The mere fact that the Chiefs' offense is capable of pulling off seemingly insurmountable feats isn't all that shocking anymore. It's almost expected at this point. How can that general expectation not be in their favor when they have the best quarterback and tight end in football, along with a top-five wide receiver? All three members of the Patrick Mahomes, Travis Kelce and Tyreek Hill trio have been playing together in a full-time capacity for four years now, and they've constructed something that is only made possible by their immense amount of trust in one another. After the Chiefs' Sunday win, Mahomes said his message to Kelce was one of belief.

“Same thing man," Mahomes said. "I just love you man. He made plays. Everybody did, but guys like Tyreek and Travis make plays when it counted, and they get so much attention every single week, and they just continue to battle. They battle and they battle, and they make plays when it counts. They did today. The play to Tyreek and then the play to Trav, those are two players on earth that can make those plays.”

The plays Mahomes is referencing — primarily — are the two passing plays it took Kansas City to get into field goal range for the tying shot as time expired in regulation. There were also instances in which Hill and Kelce made things happen in ways only they knew how, such as Hill's catch-and-run late in the fourth quarter for a touchdown and Kelce's impressive game-winning haul in overtime. No matter how dire the straits were, the Chiefs' best players made franchise-altering plays when it mattered the most. Talent was a major component of that, but trust was the foundation.

Speaking of trust and foundation, those served as springboards for the Chiefs' remarkable in-season turnaround. Most locker rooms would begin dividing amidst a highly-disappointing 3-4 start to the year, but not Kansas City's locker room. Mahomes and company believed in each other to eliminate mistakes and turn things around. Even on the other side of the ball, Steve Spagnuolo was trusted to bring his unit from a historically poor group to one of the better-performing attacks in all of football. He did so, allowing everyone involved to emerge on the other side of the adversity stronger.

One could even take a look back at general manager Brett Veach's decisions as heavily backed by trust. He's the one who campaigned so often for the Chiefs to draft Mahomes in the first place. He overhauled the team's defense following the 2018 campaign and then rebuilt an entire offensive line in the spring and summer of 2021. As an organization, at all levels, the Chiefs are different. They set themselves apart from the rest of the NFL, and a large reason why is because they believe in each other's abilities.

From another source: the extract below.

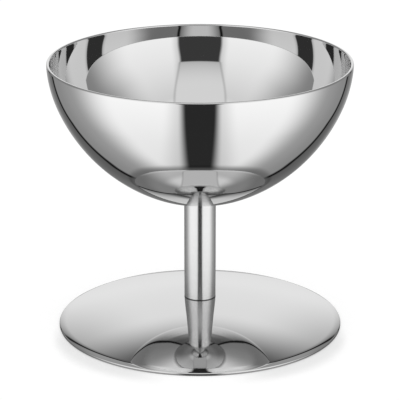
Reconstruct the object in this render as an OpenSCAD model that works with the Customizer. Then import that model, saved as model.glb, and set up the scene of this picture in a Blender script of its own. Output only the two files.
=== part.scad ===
// Footed dessert cup in polished stainless steel.
// A drawn bowl and a drawn domed foot are clamped on a tube stem. A stud welded under
// the bowl runs down inside the tube, and a washer, a spring washer and a thin nut
// pull the stack together in the hollow of the foot.
// Units are millimetres, +Z is up, and the origin is the centre of the resting plane.

/* [Bowl] */
// Outside diameter of the bowl at its lip
rim_d = 95; // [85:1:115]
// Sheet thickness of the bowl
bowl_t = 1; // [0.6:0.1:1.4]
// Outside radius of the round base of the bowl
base_r = 42.5; // [38:0.5:46]
// Angle from straight down at which the base turns into the side
base_angle = 26; // [20:1:32]
// Angle from straight down at which the side turns into the lip band
side_angle = 67.5; // [58:1:74]
// Outside radius of the curve of the lip band
lip_curve_r = 38.5; // [34:0.5:44]
// Angle from straight down at which the lip ends
lip_angle = 87; // [82:0.5:89]

/* [Stem] */
// Outside diameter of the stem tube
stem_d = 10; // [9.5:0.1:12]
// Wall of the stem tube
stem_wall = 1; // [0.8:0.1:1.2]
// Height on the axis from the top of the foot to the bottom of the bowl
stem_h = 32.3; // [24:0.05:60]
// Broken edge at the lower end of the tube, which reads as the seam
stem_edge = 0.2; // [0.1:0.05:0.3]

/* [Foot] */
// Diameter of the foot
foot_d = 90; // [76:1:110]
// Sheet thickness of the foot
foot_t = 1.2; // [0.9:0.1:1.5]
// Margin of the flat land that shows round the stem
land_margin = 0.15; // [0.1:0.05:0.5]
// Radius of the bend from the flat land into the dome
land_bend_r = 15; // [8:1:24]
// Slope of the bend where the crown of the dome begins, in degrees
land_slope = 1.6; // [1:0.1:4]
// Radius of the arc of the crown
crown_r = 100; // [70:1:130]
// Slope at which the crown turns into the skirt, in degrees
crown_slope = 7.5; // [5:0.1:9]
// Slope at which the skirt turns into the rolled rim, in degrees
skirt_slope = 19; // [14:0.1:22]
// Radius of the rolled rim
roll_r = 10.5; // [6:0.5:14]
// Slope at which the rolled rim ends, in degrees
roll_slope = 30; // [26:1:40]
// Round of the upper corner of the edge
edge_round = 0.5; // [0.3:0.05:0.6]
// Round of the lower corner of the edge
rest_round = 0.25; // [0.1:0.05:0.3]
// Width of the flat ring that the cup rests on
rest_w = 0.8; // [0.5:0.1:1.2]

/* [Fastening] */
// Thread diameter of the welded stud
stud_d = 5; // [4:0.5:5]
// Height of the welding flange of the stud
flange_h = 1.6; // [1.2:0.1:3]
// Length of the stud that shows below the nut
stud_out = 0.9; // [0.5:0.1:1.2]
// Height of the centring bush inside the tube
bush_h = 4; // [3:0.5:8]
// Wall of the bush where it passes through the foot
spigot_wall = 0.6; // [0.5:0.05:0.8]
// Thickness of the flat washer
washer_t = 1; // [0.8:0.1:1.2]
// Outside diameter of the flat washer
washer_d = 10; // [9:0.5:10]
// Thickness of the spring washer
spring_t = 1.2; // [1:0.1:1.3]
// Outside diameter of the spring washer
spring_d = 9.2; // [8.5:0.1:9.5]
// Width of the cut in the spring washer
spring_cut = 0.9; // [0.6:0.1:1.4]
// Width of the nut across its flats
nut_af = 8; // [7:0.5:8.5]
// Thickness of the thin nut
nut_t = 2.7; // [2.2:0.1:2.9]

/* [Hidden] */
$fn = 120;

// Running clearance between turned pieces, on the radius
fit_gap = 0.05;
// Clearance of a washer round the stud, on the radius
washer_gap = 0.15;
// Clearance between two curved faces that seat on each other
seat_gap = 0.02;
// Length by which the spigot stays above the underside of the foot
spigot_short = 0.2;
// Chamfer on the free end of the stud
stud_chamfer = 0.4;
// Overrun of every cut
overrun = 1;
// Longest chord along a wide arc
chord = 2;
// Largest turn of one chord round a corner, in degrees
chord_turn = 22.5;
// Least number of chords in an arc
arc_least = 3;
// Share of the nut's thickness that its corner chamfer takes
nut_chamfer_share = 0.12;
// Twist of the cut in the spring washer, in degrees
spring_skew = 20;

rim_r = rim_d / 2;
stem_r = stem_d / 2;
bore_r = stem_r - stem_wall;
foot_r = foot_d / 2;
stud_r = stud_d / 2;

// The foot's profile from the edge inwards: a rounded edge, a rolled rim, a long
// skirt arc, a crown arc and a short bend up to the flat land, all tangent
land_r = stem_r + land_margin;
crown_in_r = land_r + land_bend_r * sin(land_slope);
skirt_in_r = crown_in_r + crown_r * (sin(crown_slope) - sin(land_slope));
roll_out_r = foot_r - edge_round * (1 - sin(roll_slope));
roll_in_r = roll_out_r - roll_r * (sin(roll_slope) - sin(skirt_slope));
skirt_r = (roll_in_r - skirt_in_r) / (sin(skirt_slope) - sin(crown_slope));
rest_in_r = foot_r - rest_round - rest_w;
roll_x = roll_out_r - roll_r * sin(roll_slope);
rest_slope = asin((rest_in_r - roll_x) / (roll_r - foot_t));
roll_c = [roll_x, -(roll_r - foot_t) * cos(rest_slope)];
edge_c = roll_c + (roll_r - edge_round) * way(180 - roll_slope);
skirt_c = roll_c + (roll_r - skirt_r) * way(180 - skirt_slope);
crown_c = skirt_c + (skirt_r - crown_r) * way(180 - crown_slope);
bend_c = crown_c + (crown_r - land_bend_r) * way(180 - land_slope);
foot_h = bend_c.y + land_bend_r;

// The bowl's profile: base, side and lip band are arcs tangent to each other
pole_z = foot_h + stem_h;
lip_r = bowl_t / 2;
lip_mid_r = lip_curve_r - lip_r;
band_x = rim_r - lip_r - lip_mid_r * sin(lip_angle);
side_sin = sin(side_angle) - sin(base_angle);
side_r = (band_x - base_r * sin(base_angle) + lip_curve_r * sin(side_angle)) / side_sin;
base_c = [0, pole_z + base_r];
side_c = base_c + (base_r - side_r) * way(base_angle);
band_c = side_c + (side_r - lip_curve_r) * way(side_angle);
lip_c = band_c + lip_mid_r * way(lip_angle);
total_h = lip_c.y + lip_r;

// The clamped stack under the foot, from the top down
seat_z = foot_h - foot_t;
washer_z = seat_z - washer_t;
spring_z = washer_z - spring_t;
nut_z = spring_z - nut_t;
stud_z = nut_z - stud_out;
flange_z = pole_z - flange_h;
spigot_r = stud_r + fit_gap + spigot_wall;
foot_hole_r = spigot_r + fit_gap;

echo(total_h = total_h, foot_h = foot_h, pole_z = pole_z);
echo(side_r = side_r, skirt_r = skirt_r, stud_z = stud_z);

// Unit vector at an angle measured from straight down towards the outside
function way(angle) = [sin(angle), -cos(angle)];

// Number of chords in an arc: by length on a wide arc, by angle on a corner
function arc_steps(r, turn) = max(arc_least, ceil(turn * r * PI / 180 / chord), ceil(turn / chord_turn));

// Points along an arc from one angle to another, without its first point
function arc(centre, r, from, to) =
    let (steps = arc_steps(r, abs(to - from)))
    [for (i = [1:steps]) centre + r * way(from + (to - from) * i / steps)];

// The ball that the underside of the bowl is part of, with a seating clearance
module base_ball() {
    translate([0, 0, base_c.y])
        sphere(r = base_r + seat_gap, $fn = 240);
}

// The drawn bowl: three tangent arcs outside, a full round lip, and the same arcs
// one sheet thickness further in
module bowl() {
    color("gainsboro")
        rotate_extrude()
            polygon(concat(
                [[0, pole_z]],
                arc(base_c, base_r, 0, base_angle),
                arc(side_c, side_r, base_angle, side_angle),
                arc(band_c, lip_curve_r, side_angle, lip_angle),
                arc(lip_c, lip_r, lip_angle, lip_angle + 180),
                arc(band_c, lip_curve_r - bowl_t, lip_angle, side_angle),
                arc(side_c, side_r - bowl_t, side_angle, base_angle),
                arc(base_c, base_r - bowl_t, base_angle, 0)
            ));
}

// The stem tube, dished at the top to sit on the round base of the bowl
module stem_tube() {
    color("silver")
        difference() {
            rotate_extrude()
                polygon([
                    [bore_r, foot_h],
                    [stem_r - stem_edge, foot_h],
                    [stem_r, foot_h + stem_edge],
                    [stem_r, pole_z + overrun],
                    [bore_r, pole_z + overrun]
                ]);
            base_ball();
        }
}

// The drawn foot: a flat land for the stem, a bend, the crown, the skirt, the rolled
// rim over the flat resting ring, and the same arcs one thickness further in
module foot() {
    color("gainsboro")
        rotate_extrude()
            polygon(concat(
                [[foot_hole_r, seat_z], [foot_hole_r, foot_h], [land_r, foot_h]],
                arc(bend_c, land_bend_r, 180, 180 - land_slope),
                arc(crown_c, crown_r, 180 - land_slope, 180 - crown_slope),
                arc(skirt_c, skirt_r, 180 - crown_slope, 180 - skirt_slope),
                arc(roll_c, roll_r, 180 - skirt_slope, 180 - roll_slope),
                arc(edge_c, edge_round, 180 - roll_slope, 90),
                [[foot_r, rest_round]],
                arc([foot_r - rest_round, rest_round], rest_round, 90, 0),
                [[rest_in_r, 0]],
                arc(roll_c, roll_r - foot_t, 180 - rest_slope, 180 - skirt_slope),
                arc(skirt_c, skirt_r - foot_t, 180 - skirt_slope, 180 - crown_slope),
                arc(crown_c, crown_r - foot_t, 180 - crown_slope, 180 - land_slope),
                arc(bend_c, land_bend_r - foot_t, 180 - land_slope, 180)
            ));
}

// The threaded stud, whose flange is welded under the bowl and centres the tube
module weld_stud() {
    color("darkgray")
        difference() {
            rotate_extrude()
                polygon([
                    [0, stud_z],
                    [stud_r - stud_chamfer, stud_z],
                    [stud_r, stud_z + stud_chamfer],
                    [stud_r, flange_z],
                    [bore_r - fit_gap, flange_z],
                    [bore_r - fit_gap, pole_z + overrun],
                    [0, pole_z + overrun]
                ]);
            base_ball();
        }
}

// The stepped bush that centres the tube and the foot on the stud
module centring_bush() {
    color("darkgray")
        rotate_extrude()
            polygon([
                [stud_r + fit_gap, seat_z + spigot_short],
                [spigot_r, seat_z + spigot_short],
                [spigot_r, foot_h],
                [bore_r - fit_gap, foot_h],
                [bore_r - fit_gap, foot_h + bush_h],
                [stud_r + fit_gap, foot_h + bush_h]
            ]);
}

// A plain ring that stands on a height
module ring(outer_r, inner_r, thickness, height) {
    translate([0, 0, height])
        difference() {
            cylinder(r = outer_r, h = thickness);
            translate([0, 0, -overrun])
                cylinder(r = inner_r, h = thickness + 2 * overrun);
        }
}

// The flat washer against the underside of the foot
module flat_washer() {
    color("silver")
        ring(washer_d / 2, stud_r + washer_gap, washer_t, washer_z);
}

// The spring washer, drawn flat as it is when tight, with its slanted cut
module spring_washer() {
    color("dimgray")
        difference() {
            ring(spring_d / 2, stud_r + washer_gap, spring_t, spring_z);
            translate([stud_r, 0, spring_z + spring_t / 2])
                rotate([spring_skew, 0, 0])
                    translate([0, -spring_cut / 2, -spring_t])
                        cube([spring_d, spring_cut, 2 * spring_t]);
        }
}

// The thin nut, with its six corners chamfered top and bottom
module hex_nut() {
    corner_r = nut_af / 2 / cos(30);
    chamfer = nut_t * nut_chamfer_share;
    color("silver")
        translate([0, 0, nut_z])
            difference() {
                intersection() {
                    cylinder(r = corner_r, h = nut_t, $fn = 6);
                    rotate_extrude()
                        polygon([
                            [0, 0],
                            [nut_af / 2, 0],
                            [corner_r, chamfer],
                            [corner_r, nut_t - chamfer],
                            [nut_af / 2, nut_t],
                            [0, nut_t]
                        ]);
                }
                translate([0, 0, -overrun])
                    cylinder(r = stud_r + fit_gap, h = nut_t + 2 * overrun);
            }
}

bowl();
stem_tube();
foot();
weld_stud();
centring_bush();
flat_washer();
spring_washer();
hex_nut();
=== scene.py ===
# %% [markdown]
# # A footed dessert cup in mirror-polished steel
#
# This lesson dresses a small steel cup for a product picture. The cup is one drawn
# bowl, one tube stem and one domed foot, clamped together by a stud, a bush, two
# washers and a thin nut that hide under the foot. The fixed frame gives every piece
# at its real size, and nothing here moves or resizes it.
#
# Polished steel has almost no colour of its own. All that the eye sees is the room,
# bent by the curves of the sheet. So two things matter: surfaces that are smooth to a
# fraction of a degree, and a studio whose lights and dark gaps are in the right place.

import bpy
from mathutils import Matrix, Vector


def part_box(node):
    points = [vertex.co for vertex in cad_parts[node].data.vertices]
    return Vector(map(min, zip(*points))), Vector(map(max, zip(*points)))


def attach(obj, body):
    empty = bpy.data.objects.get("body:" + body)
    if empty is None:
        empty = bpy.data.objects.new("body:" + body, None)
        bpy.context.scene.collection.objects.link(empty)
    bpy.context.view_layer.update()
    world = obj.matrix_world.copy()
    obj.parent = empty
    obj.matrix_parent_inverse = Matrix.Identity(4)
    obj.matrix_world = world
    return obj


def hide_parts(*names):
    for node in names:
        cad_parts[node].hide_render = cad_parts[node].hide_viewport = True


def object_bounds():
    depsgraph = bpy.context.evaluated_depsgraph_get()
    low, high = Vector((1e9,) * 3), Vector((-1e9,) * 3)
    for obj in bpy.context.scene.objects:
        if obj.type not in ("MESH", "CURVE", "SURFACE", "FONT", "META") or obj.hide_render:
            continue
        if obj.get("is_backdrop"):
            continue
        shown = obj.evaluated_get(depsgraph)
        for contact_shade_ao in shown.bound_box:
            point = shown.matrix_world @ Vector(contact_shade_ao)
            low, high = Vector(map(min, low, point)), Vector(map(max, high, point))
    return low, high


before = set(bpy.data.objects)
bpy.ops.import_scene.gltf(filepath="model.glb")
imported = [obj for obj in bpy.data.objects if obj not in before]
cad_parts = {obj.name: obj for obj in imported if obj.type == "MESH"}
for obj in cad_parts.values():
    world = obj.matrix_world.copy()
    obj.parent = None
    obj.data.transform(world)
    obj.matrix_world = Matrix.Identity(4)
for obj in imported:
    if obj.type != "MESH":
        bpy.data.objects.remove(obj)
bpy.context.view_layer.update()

# %% Modules and units
import math
from collections import namedtuple

import bpy
from mathutils import Vector

MM = 0.001
TURN = 2 * math.pi

# %% [markdown]
# ## Sizes
#
# The curves of the sheet can't be read from a box, so they are repeated here as the
# maker's drawing has them, in millimetres and degrees. What can be read from the
# frame is read: the rim, the foot, the stem and the heights all come from the boxes
# of the nodes.

# %% Sizes of the cup
bowl_low, bowl_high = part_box("bowl")
_, foot_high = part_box("foot")
_, tube_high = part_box("stem_tube")

RIM_R = bowl_high.x / MM
POLE_Z = bowl_low.z / MM
FOOT_R = foot_high.x / MM
FOOT_H = foot_high.z / MM
STEM_R = tube_high.x / MM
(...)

The Chiefs don't do much finger-pointing. They don't blame outside forces for their shortcomings. They accept responsibility at an individual level and on a broader scale, they demand that those around them match their desire to be great. That's a constant with Mahomes, Kelce, Hill, Tyrann Mathieu, Chris Jones, Reid, and Veach. The amount of success the Chiefs have enjoyed over the past half-decade didn't happen by accident — they've engineered it to be this way. Regardless of how their playoff run ends, and even if they come up short of winning another Super Bowl, they trust each other to get back on the horse and keep riding in pursuit of better days.